# GIVEN INSTRUCTION:
Go through the lines below. Copy those with "into".

# ENTRIES:
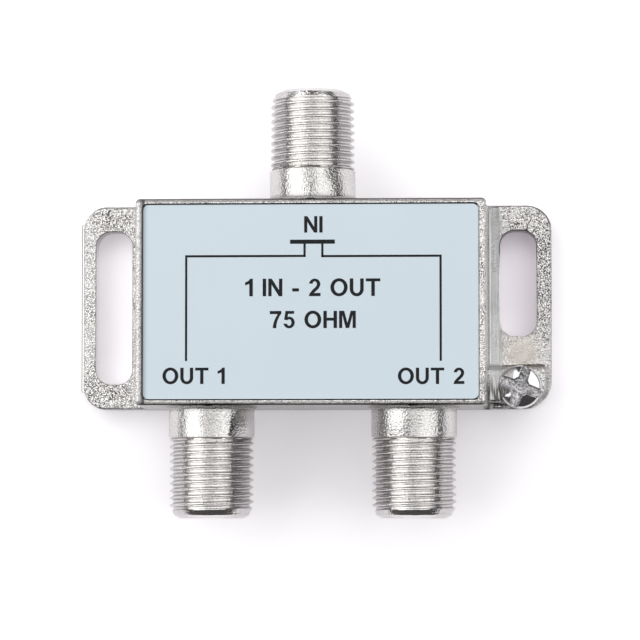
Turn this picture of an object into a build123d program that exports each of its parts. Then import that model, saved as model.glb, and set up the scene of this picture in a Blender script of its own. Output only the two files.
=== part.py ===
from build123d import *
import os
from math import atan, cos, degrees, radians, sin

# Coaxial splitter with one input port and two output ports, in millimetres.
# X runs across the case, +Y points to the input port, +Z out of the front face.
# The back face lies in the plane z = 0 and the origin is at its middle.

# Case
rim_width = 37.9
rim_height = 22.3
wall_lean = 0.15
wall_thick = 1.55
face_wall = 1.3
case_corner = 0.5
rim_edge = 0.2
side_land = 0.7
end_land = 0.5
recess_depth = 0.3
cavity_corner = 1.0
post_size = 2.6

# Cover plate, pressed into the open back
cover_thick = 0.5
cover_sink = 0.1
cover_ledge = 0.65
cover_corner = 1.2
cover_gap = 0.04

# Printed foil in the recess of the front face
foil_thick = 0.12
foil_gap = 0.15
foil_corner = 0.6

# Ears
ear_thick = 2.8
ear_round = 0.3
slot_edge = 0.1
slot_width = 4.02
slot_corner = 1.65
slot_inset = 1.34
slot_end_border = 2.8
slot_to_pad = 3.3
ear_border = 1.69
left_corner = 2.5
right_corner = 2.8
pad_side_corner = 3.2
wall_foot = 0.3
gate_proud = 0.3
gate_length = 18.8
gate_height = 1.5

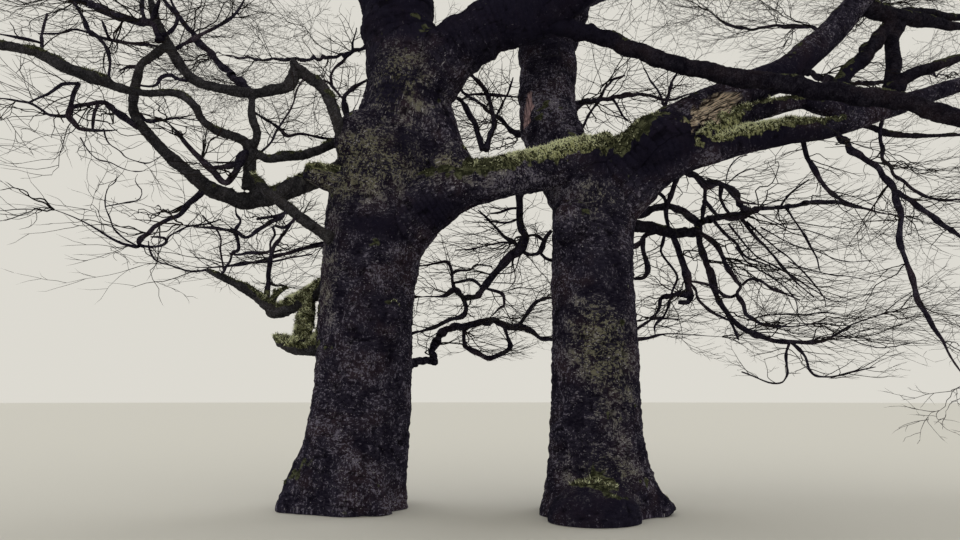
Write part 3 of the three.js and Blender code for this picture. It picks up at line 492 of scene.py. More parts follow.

# ANSWER FOR THIS EXERCISE:
Turn this picture of an object into a build123d program that exports each of its parts. Then import that model, saved as model.glb, and set up the scene of this picture in a Blender script of its own. Output only the two files.
# Cover plate, pressed into the open back